Figure 13. Apollo 16 astronaut Charles Duke, photographed by John Young on 21 April 1972. NASA, AS16-114-18427.

Even then, however, the question remains of how Milton arrived at such a cosmology. Some knowledge on his part of the advances in the relevant domains of the emergent new sciences should be neither doubted nor exaggerated.Footnote ¹²³ In fact, what if it is precisely such limited exposure, filtered through the heterodox theological and philosophical beliefs Milton came to embrace in the final two decades of his life, and mobilized by a remarkably daring and vivid poetic imagination, that produced one of the earliest major artistic responses to the developments outlined above?
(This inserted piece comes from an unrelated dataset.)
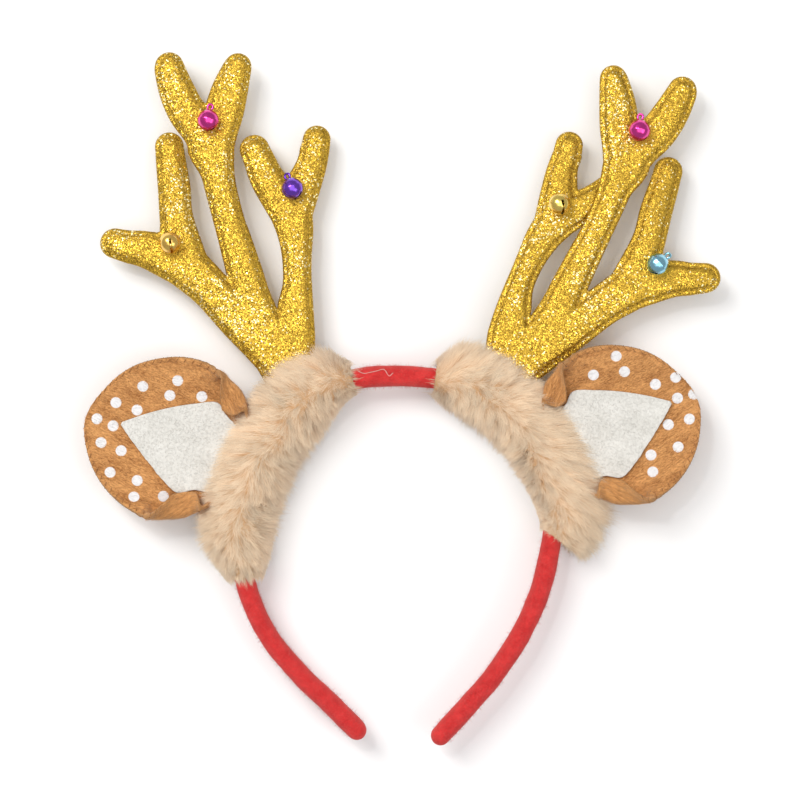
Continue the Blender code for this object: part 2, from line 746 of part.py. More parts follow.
def ear_section(upper, lower, upper_curl, lower_curl, upper_flap, lower_flap):
    """Return the middle line of one section across the ear and its directions across the wall.

    It runs from the upper flap's free edge round the fold, across the ear and round the other
    fold. A fold without curl is a flat stretch of the edge.
    """
    half = (upper + lower) / 2
    steps = []
    for reach, curl, flap in ((upper, upper_curl, upper_flap), (lower, lower_curl, lower_flap)):
        angle = max(math.radians(curl), 0.02)
        arc = min(EAR_FOLD_RADIUS * math.radians(150), 0.3 * half)
        free = min(flap * EAR_FLAP, 0.3 * half)
        radius = arc / angle
        corner = radius * math.sin(min(angle, math.pi / 2))
        extent = max(corner, radius * math.sin(angle) + free * math.cos(angle))
        turns = np.linspace(0.0, angle, 4)
        out = np.concatenate([radius * np.sin(turns), [radius * math.sin(angle) + free * math.cos(angle)]])
        up = np.concatenate([radius * (1 - np.cos(turns)),
                             [radius * (1 - math.cos(angle)) + free * math.sin(angle)]])
        steps.append((reach - extent + out, up, np.concatenate([turns, [angle]])))
    (top_out, top_up, top_turn), (low_out, low_up, low_turn) = steps
    span = np.linspace(-top_out[0], low_out[0], 5)[1:-1]
    across = np.concatenate([-top_out[::-1], span, low_out])
    up = np.concatenate([top_up[::-1], np.zeros(3), low_up])
    turn = np.concatenate([-top_turn[::-1], np.zeros(3), low_turn])
    cup = EAR_CUP * (across / (EAR_WIDTH / 2)) ** 2
    slope = np.arctan(2 * EAR_CUP * across / (EAR_WIDTH / 2) ** 2)
    wall = np.stack([-np.sin(turn + slope), np.cos(turn + slope)], axis=1)
    return np.stack([across, up + cup], axis=1), wall


def sheet_mesh(name, lines, walls, half, sign):
    """Return a sheet of even thickness from its middle lines, each with the wall's direction."""
    front = lines + walls * half
    back = lines - walls * half
    sections = np.concatenate([front, back[:, ::-1]], axis=1)
    sections[..., 1] *= sign
    return mesh_from(name, *loft(sections))


class MountedEar:
    """An ear and its felt triangle at their place on the hoop."""

    def __init__(self, hoop, side, place, turn, rise, stretch):
        self.side = side
        self.length = EAR_LENGTH * stretch
        self.hoop = hoop
        self.sign = -1.0 if side == "left" else 1.0
        point, _, _ = hoop.at(self.sign * place)
        self.root = point[0]
        angle = math.radians(turn)
        along = Vector((self.sign * math.cos(angle), math.sin(angle), 0.0))
        across = Vector((-math.sin(angle), math.cos(angle) * self.sign, 0.0))
        lean = Matrix.Rotation(math.radians(-rise), 4, "Y")
        axes = Matrix((along, across, (0, 0, 1))).transposed().to_4x4()
        self.place = Matrix.Translation((*self.root, LIE_HEIGHT)) @ axes @ lean

    def seam_reach(self, across):
        """Return how far from its root each part of the ear's edge meets the hoop's outer side."""
        reach = np.full(len(across), BAND_THICKNESS / 2)
        for _ in range(8):
            local = [Vector((x, -y * self.sign, 0.0)) for x, y in zip(reach, across)]
            flat = np.array([(self.place @ point)[:2] for point in local])
            reach = reach + BAND_THICKNESS / 2 + 2 * CLEARANCE - self.hoop.gap(flat)
        return np.maximum(reach, BAND_THICKNESS / 2 + 2 * CLEARANCE)

    def _mesh(self, name, along, sections, half):
        lines, walls = [], []
        for reach, (line, wall) in zip(along, sections):
            count = len(line)
            lines.append(np.column_stack([np.broadcast_to(reach, count), line]))
            walls.append(np.column_stack([np.zeros(count), wall]))
        return sheet_mesh(name, np.array(lines), np.array(walls), half, -self.sign)

    def mesh(self):
        """Return the plush ear, with its base edges folded over."""
        rows = np.array(EAR_ROWS)
        sections = [ear_section(row[1] * EAR_WIDTH / 2, row[2] * EAR_WIDTH / 2, *row[3:]) for row in rows]
        along = list(rows[:, 0] * self.length)
        along[0] = self.seam_reach(sections[0][0][:, 0])
        return self._mesh("ear_" + self.side, along, sections, EAR_THICKNESS / 2)

    def felt_mesh(self):
        """Return the felt triangle that lies on the ear's front."""
        sections = []
        for _, upper, lower in FELT_ROWS:
            across = np.linspace(-upper, lower, 6) * FELT_WIDTH / 2
            rise = EAR_THICKNESS / 2 + CLEARANCE * 1.5 + FELT_THICKNESS / 2
            up = EAR_CUP * (across / (EAR_WIDTH / 2)) ** 2 + rise
            slope = np.arctan(2 * EAR_CUP * across / (EAR_WIDTH / 2) ** 2)
            wall = np.stack([-np.sin(slope), np.cos(slope)], axis=1)
            sections.append((np.stack([across, up], axis=1), wall))
        along = [row[0] * FELT_LENGTH for row in FELT_ROWS]
        return self._mesh("ear_felt_" + self.side, along, sections, FELT_THICKNESS / 2)

    def mouth_mesh(self):
        """Return the opening that the ear's base needs in the cuff."""
        back = EAR_THICKNESS / 2 + EAR_SLOT_GAP
        front = 2 * EAR_FOLD_RADIUS + EAR_THICKNESS + EAR_CUP + EAR_SLOT_GAP
        low = FELT_THICKNESS + EAR_THICKNESS / 2 + 3 * EAR_SLOT_GAP
        beside = EAR_THICKNESS / 2 + EAR_SLOT_GAP
        sections = []
        for share, upper, lower, height in MOUTH_ROWS:
            top = low + height * (front - low)
            left, right = -upper * EAR_WIDTH / 2 - beside, lower * EAR_WIDTH / 2 + beside
            across = np.array([left, left, left * 0.5, right * 0.5, right, right, right * 0.5, left * 0.5])
            rim = EAR_CUP * (across / (EAR_WIDTH / 2)) ** 2
            up = np.array([rim[0] - back, top, top, top, top, rim[5] - back, -back, -back])
            along = np.full(len(across), share * self.length)
            sections.append(np.column_stack([along, -across * self.sign, up]))
        return mesh_from("ear_mouth_" + self.side, *loft(np.array(sections)))


def bell_mesh():
    """Return a hollow bell with a slot below and a wire loop above, which is towards +Y."""
    outer = bmesh.new()
    bmesh.ops.create_uvsphere(outer, u_segments=10, v_segments=7, radius=BELL_DIAMETER / 2)
    mesh = bpy.data.meshes.new("bell_shell")
    outer.to_mesh(mesh)
    outer.free()
    shell = bpy.data.objects.new("bell_shell", mesh)
    bpy.context.scene.collection.objects.link(shell)

    hollow = bmesh.new()
    bmesh.ops.create_uvsphere(hollow, u_segments=6, v_segments=4, radius=BELL_DIAMETER / 2 - BELL_WALL)
    inside = bpy.data.meshes.new("bell_hollow")
    hollow.to_mesh(inside)
    hollow.free()
    hollow_cutter = add_cutter("bell_hollow", inside, Matrix.Rotation(math.radians(11), 4, "Z"))

    slit = bmesh.new()
    bmesh.ops.create_cube(slit, size=1.0)
    size = Vector((BELL_SLOT_LENGTH, BELL_DIAMETER, BELL_SLOT))
    bmesh.ops.scale(slit, vec=size, verts=slit.verts)
    slit_mesh = bpy.data.meshes.new("bell_slit")
    slit.to_mesh(slit_mesh)
    slit.free()
    slit_place = Matrix.Translation((0, BELL_SLOT_DEPTH - BELL_DIAMETER, 0))
    slit_cutter = add_cutter("bell_slit", slit_mesh, slit_place)

    ring_radius = (BELL_LOOP - BELL_WIRE) / 2
    ring = []
    for step in range(8):
        angle = step * math.pi / 4
        spoke = np.array([math.cos(angle), math.sin(angle), 0.0])
        for corner in range(4):
            turn = (corner + 0.5) * math.pi / 2
            ring.append(spoke * (ring_radius + BELL_WIRE / 2 * math.cos(turn))
                        + np.array([0.0, 0.0, BELL_WIRE / 2 * math.sin(turn)]))
    faces = [(step * 4 + corner, (step * 4 + 4) % 32 + corner,
              (step * 4 + 4) % 32 + (corner + 1) % 4, step * 4 + (corner + 1) % 4)
             for step in range(8) for corner in range(4)]
    loop_place = Matrix.Translation((0, BELL_DIAMETER / 2 + ring_radius - BELL_WIRE / 3, 0))
    loop = add_cutter("bell_loop", mesh_from("bell_loop", ring, faces), loop_place)

    combine(shell, hollow_cutter, "DIFFERENCE")
    combine(shell, slit_cutter, "DIFFERENCE")
    combine(shell, loop, "UNION")
    bpy.context.view_layer.update()
    graph = bpy.context.evaluated_depsgraph_get()
    result = bpy.data.meshes.new_from_object(shell.evaluated_get(graph))
    for thing in (shell, hollow_cutter, slit_cutter, loop):
        bpy.data.objects.remove(thing, do_unlink=True)
    result.shade_smooth()
    result.set_sharp_from_angle(angle=math.radians(40))
    return result


def add_bell(row, antler, mesh):
    """Sew one bell to the front of its antler."""
    name, _, out, up, swing, roll = row
    spot = np.array([[out, up]]) * antler.pattern.height
    height = ANTLER_THICKNESS / 2 + CLEARANCE + BELL_DIAMETER / 2
    where = antler.in_space(spot, height)[0]
    turn = Matrix.Rotation(math.radians(swing), 4, "Z") @ Matrix.Rotation(math.radians(-roll), 4, "Y")
    add_piece(name, mesh.copy(), Matrix.Translation(where) @ turn)


def stand_on_origin(pieces):
    """Put the middle of the headband's underside at the origin, below one empty."""
    bpy.context.view_layer.update()
    graph = bpy.context.evaluated_depsgraph_get()
    corners = []
    for piece in pieces:
        shape = piece.evaluated_get(graph)
        corners += [shape.matrix_world @ vertex.co for vertex in shape.data.vertices]
    low = Vector([min(corner[axis] for corner in corners) for axis in range(3)])
    high = Vector([max(corner[axis] for corner in corners) for axis in range(3)])
    base = bpy.data.objects.new("headband_base", None)
    bpy.context.scene.collection.objects.link(base)
    for thing in bpy.context.scene.collection.objects:
        if thing != base and thing.parent is None:
            thing.parent = base
    base.location = (-(low.x + high.x) / 2, -(low.y + high.y) / 2, -low.z)
    bpy.context.view_layer.update()


def build():
    """Model the whole headband."""
    clear_scene()
    hoop = Hoop()
    pieces = [add_piece("headband", band_mesh("headband", hoop, 0.0))]
    tunnel = add_cutter("tunnel", band_mesh("tunnel", hoop, CLEARANCE))

    antlers = {row[0]: MountedAntler(hoop, *row) for row in ANTLERS}
    ears = {row[0]: MountedEar(hoop, *row) for row in EARS}
    cuffs = (("left", LEFT_CUFF_ROWS, LEFT_CUFF_START, LEFT_CUFF_LENGTH, -1.0),
             ("right", RIGHT_CUFF_ROWS, RIGHT_CUFF_START, RIGHT_CUFF_LENGTH, 1.0))
    for side, rows, start, length, sign in cuffs:
        antler, ear = antlers[side], ears[side]
        cuff = add_piece("fur_cuff_" + side, cuff_mesh("fur_cuff_" + side, hoop, rows, start, length, sign))
        combine(cuff, tunnel, "DIFFERENCE")
        combine(cuff, add_cutter("antler_slot_" + side, antler.slot_mesh()), "DIFFERENCE")
        combine(cuff, add_cutter("ear_mouth_" + side, ear.mouth_mesh(), ear.place), "DIFFERENCE")
        pieces.append(cuff)
        pieces.append(add_piece("antler_" + side, antler.mesh()))
        pieces.append(add_piece("ear_" + side, ear.mesh(), ear.place))
        pieces.append(add_piece("ear_felt_" + side, ear.felt_mesh(), ear.place))

    bell = bell_mesh()
    for row in BELLS:
        add_bell(row, antlers[row[1]], bell)
    stand_on_origin(pieces)


build()
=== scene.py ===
"""The looks of a costume headband with reindeer antlers, ears and bells.

A hoop covered in red felt carries two fur cuffs, two padded antlers of gold glitter cloth, two
plush ears with a felt triangle, and six jingle bells. It lies on its back on a pale table.
"""

import logging
import math
from dataclasses import dataclass, field
from enum import Enum
from itertools import product

import bpy
import numpy as np
from mathutils import Matrix, Vector


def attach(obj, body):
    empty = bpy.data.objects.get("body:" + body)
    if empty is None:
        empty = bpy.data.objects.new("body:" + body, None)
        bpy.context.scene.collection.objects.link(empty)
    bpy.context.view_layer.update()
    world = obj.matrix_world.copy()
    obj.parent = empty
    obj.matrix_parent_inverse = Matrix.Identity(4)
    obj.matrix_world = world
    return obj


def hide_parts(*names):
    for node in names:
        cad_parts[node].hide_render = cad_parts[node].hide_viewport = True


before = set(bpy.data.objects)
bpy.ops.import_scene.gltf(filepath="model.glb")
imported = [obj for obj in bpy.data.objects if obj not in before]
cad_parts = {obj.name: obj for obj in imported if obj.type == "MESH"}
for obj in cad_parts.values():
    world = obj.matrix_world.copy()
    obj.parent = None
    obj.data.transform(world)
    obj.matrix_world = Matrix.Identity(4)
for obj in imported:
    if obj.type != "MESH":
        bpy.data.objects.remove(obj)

Array = np.ndarray
Rows = tuple[tuple[float, ...], ...]
Colour = tuple[float, float, float]

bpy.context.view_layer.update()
LOG = logging.getLogger("headband")

# Sizes in metres: the gap between pieces, the hoop's middle over the table, and the hoop's crown
CLEARANCE = 0.0003
LIE_HEIGHT = 0.0175
MILLIMETRE = 0.001
CROWN = (-0.002743, 0.010438)

# A drawing of the headband, 800 steps across, with the crown at this column and row
DRAWN_STEP = 0.00045
DRAWN_CROWN = (396.0, 376.0)

UPWARDS = np.array([0.0, 0.0, 1.0])


class Side(Enum):
    """The side of the headband, as a viewer in front of it sees it."""

    LEFT = -1.0
    RIGHT = 1.0

    @property
    def word(self) -> str:
        """Return the side's name as the nodes spell it."""
        return self.name.lower()


class Lie(Enum):
    """Which half of a cuff a batch of fur covers, by the angle at which that half starts."""

    FRONT = 0.0
    BACK = math.pi


# Curves and noise

def smooth_rows(rows: Rows | Array, steps: int) -> Array:
    """Draw a curve through every row.

    Between two rows the curve is the cubic whose slope at each row is half the step from the row
    before to the row after.

    Args:
        rows: The rows, each with the same columns.
        steps: The number of steps between two rows.

    Returns:
        The curve's rows.
    """
    rows = np.array(rows, dtype=float)
    ends = np.concatenate([2 * rows[:1] - rows[1:2], rows, 2 * rows[-1:] - rows[-2:-1]])
    parts = (ends[:-3], ends[1:-2], ends[2:-1], ends[3:])
    before, start, stop, after = (part[:, None, :] for part in parts)
    share = (np.arange(steps) / steps)[None, :, None]
    linear = stop - before
    square = 2 * before - 5 * start + 4 * stop - after
    cube = 3 * start - before - 3 * stop + after
    curve = start + 0.5 * (linear * share + square * share**2 + cube * share**3)
    return np.concatenate([curve.reshape(-1, rows.shape[1]), rows[-1:]])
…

Three centuries before the Apollo astronauts would report of how “fragile” our planet appears, glittering in the black vacuum of space, Milton suspends a “frail” bright world in a terrifying dark abyss, and protects it from that abyss by something that is not, but is functionally equivalent to, an atmosphere.Footnote ¹²⁴ Like most of his contemporaries, he possessed no compelling scientific evidence, and even less religious and cultural impetus, to imagine anything like that. And yet he did, and it is hard not to see Paradise Lost as the missing link in the process these pages have been tracing: a poetic premonition of the transformation which had already begun to unfold, and which would eventually have us travel Satan’s journey in reverse, out of the eternal day of the premodern imagination and into the eternal night we now inhabit.